Preserving the Stories
After the hearings and the investigation, the CWIRC concluded that the executive order was not justified, and that the reasons for incarcerating residents and citizens of Japanese ancestry were “racial prejudice, wartime hysteria, and a failure of political leadership.”
Based on the commission’s findings, the government issued a formal apology. The investigation also led to the passage of the Civil Liberties Act of 1988, which granted survivors of the camps financial reparations.
Yoshino said the individual experiences expressed by Japanese Americans during the hearings is important because it addresses big-picture issues that the United States still faces today.
“In some ways, it’s a personal story of people and what happens when issues like prejudice and bigotry take hold and you couple that with things like fear,” Yoshino said. “We have to take these stories as being lessons that hopefully the general public comes to understand. It has to do with how we conduct ourselves as a nation. Hopefully we’re a nation of laws and not one driven by fear.”

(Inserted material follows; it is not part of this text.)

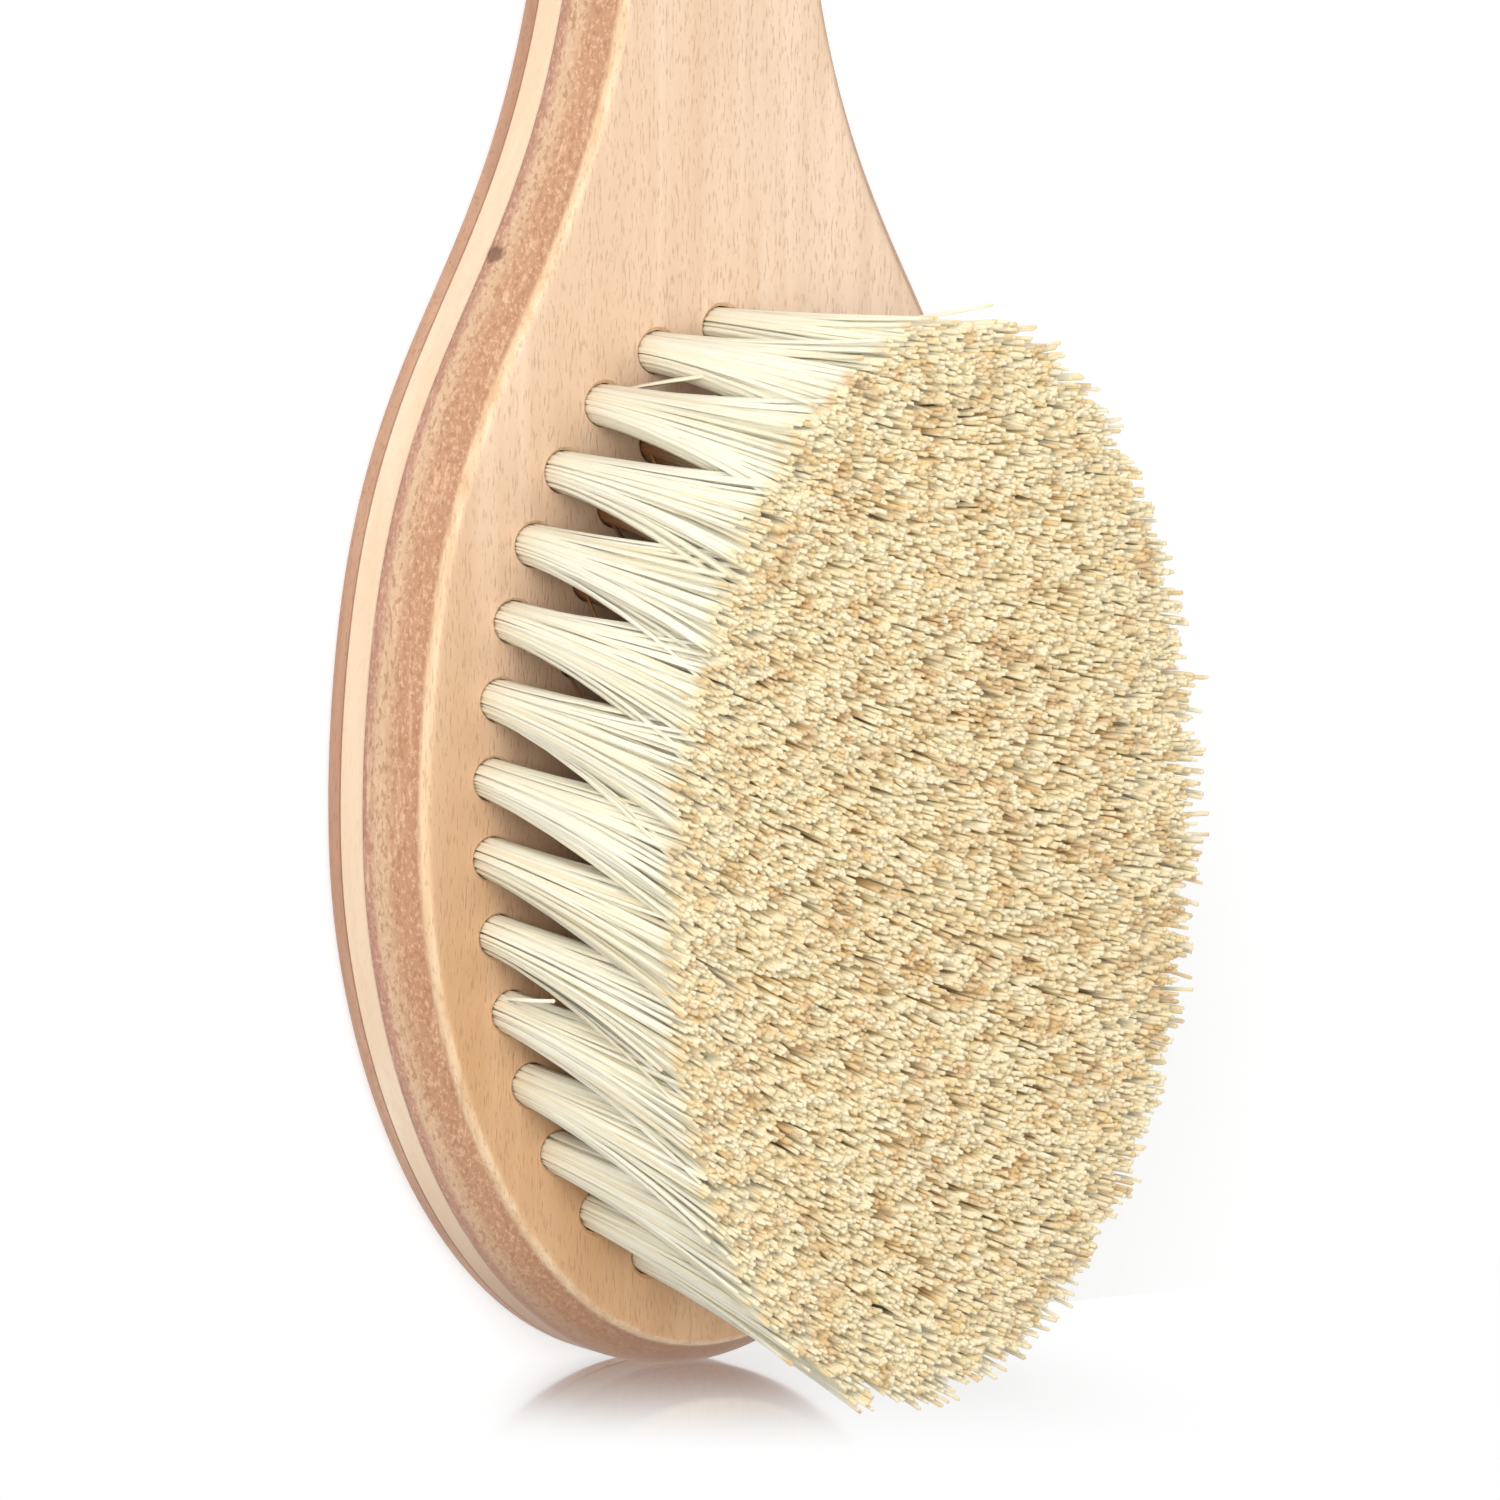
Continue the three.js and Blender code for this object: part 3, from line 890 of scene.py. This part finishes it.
def area_light(name, direction, distance, size, power):
    """A square lamp this far out in this direction from the middle of the brush's head."""
    data = bpy.data.lights.new(name, "AREA")
    data.shape = "SQUARE"
    data.size = size
    data.energy = power
    lamp = bpy.data.objects.new(name, data)
    bpy.context.collection.objects.link(lamp)
    direction = Vector(direction).normalized()
    centre = Vector((HEAD_TIP * 0.5, 0, FACE_TOP))
    lamp.location = centre + direction * distance
    lamp.rotation_mode = "QUATERNION"
    lamp.rotation_quaternion = direction.to_track_quat("Z", "Y")


def make_world():
    """Soft light from all round, shown as plain white to the camera and in reflections."""
    world = bpy.data.worlds.new("studio")
    bpy.context.scene.world = world
    world.use_nodes = True
    tree = world.node_tree
    tree.nodes.clear()
    ray = tree.nodes.new("ShaderNodeLightPath").outputs
    shown = ray["Is Camera Ray"]
    for other in ("Is Glossy Ray", "Is Transmission Ray"):
        either = tree.nodes.new("ShaderNodeMath")
        either.operation = "MAXIMUM"
        tree.links.new(shown, either.inputs[0])
        tree.links.new(ray[other], either.inputs[1])
        shown = either.outputs[0]
    both = tree.nodes.new("ShaderNodeMixShader")
    tree.links.new(shown, both.inputs[0])
    for socket, strength in ((1, WORLD_LIGHT), (2, 1.0)):
        sky = tree.nodes.new("ShaderNodeBackground")
        sky.inputs["Color"].default_value = (1, 1, 1, 1)
        sky.inputs["Strength"].default_value = strength
        tree.links.new(sky.outputs[0], both.inputs[socket])
    out = tree.nodes.new("ShaderNodeOutputWorld")
    tree.links.new(both.outputs[0], out.inputs["Surface"])


def make_camera():
    data = bpy.data.cameras.new("camera")
    camera = bpy.data.objects.new("camera", data)
    bpy.context.collection.objects.link(camera)
    back = LOOK_FROM.normalized()
    up = (Vector((1, 0, 0)) - back * back.x).normalized()
    right = up.cross(back)
    turn = Matrix.Rotation(math.radians(CAMERA_ROLL), 4, back)
    axes = Matrix((right, up, back)).transposed().to_4x4()
    camera.matrix_world = Matrix.Translation(LOOK_AT + back * CAMERA_DISTANCE) @ turn @ axes
    data.lens = CAMERA_LENS
    data.clip_start = 0.05
    data.clip_end = 100
    bpy.context.scene.camera = camera


def paint(piece, material):
    piece.data.materials.clear()
    piece.data.materials.append(material)


def place_piece(piece, node, material):
    """Paints the piece, puts it in the CAD node's stead and lets it ride on the brush."""
    paint(piece, material)
    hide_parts(node)
    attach(piece, "root")


def place_plies(stems):
    outline, normals = wood_outline()
    plies = [
        (make_back_ply(outline, normals), "back_ply", back_wood_material(), "brown_wood"),
        (make_pale_ply(outline, normals), "pale_ply", pale_wood_material(), "pale_wood"),
        (make_face_ply(outline, normals, stems), "face_ply", face_wood_material(), "face_wood"),
    ]
    for piece, node, material, slot in plies:
        shade_smooth(piece)
        place_piece(piece, node, material)


def place_tufts(stems):
    fibre = fibre_material()
    for seed, (node, own_stems) in enumerate(stems.items()):
        place_piece(make_tuft(node + "_fibres", own_stems, seed), node, fibre)


def paint_wires():
    wire = wire_material()
    for name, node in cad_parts.items():
        if name.endswith("_wire"):
            paint(node, wire)


make_camera()
stems_by_node = {name: stems_of(name) for name in sorted(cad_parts) if "tuft" in name}
place_plies([stem for stems in stems_by_node.values() for stem in stems])
place_tufts(stems_by_node)
paint_wires()
make_stage()
make_world()
area_light("key", (0.36, 0.56, 0.75), 0.6, 0.45, 2.9)
area_light("fill", (0.35, -0.6, 0.8), 1.0, 0.8, 1.5)
bpy.context.scene.view_settings.view_transform = "Standard"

Ahn was glad to have found the video tapes that preserve much of those stories.
“It’s really different when you’re watching the tapes. You can really put a human face to the story,” Ahn said. “What happened during World War II didn’t just happen to a nameless group of 120,000 Japanese Americans. Every one of those folks has a story.”
A story like Sam Ozaki’s.
“I would like to see that this does not happen again to any individuals or any group,” Ozaki said in his 1981 testimony. “This is for all Americans.”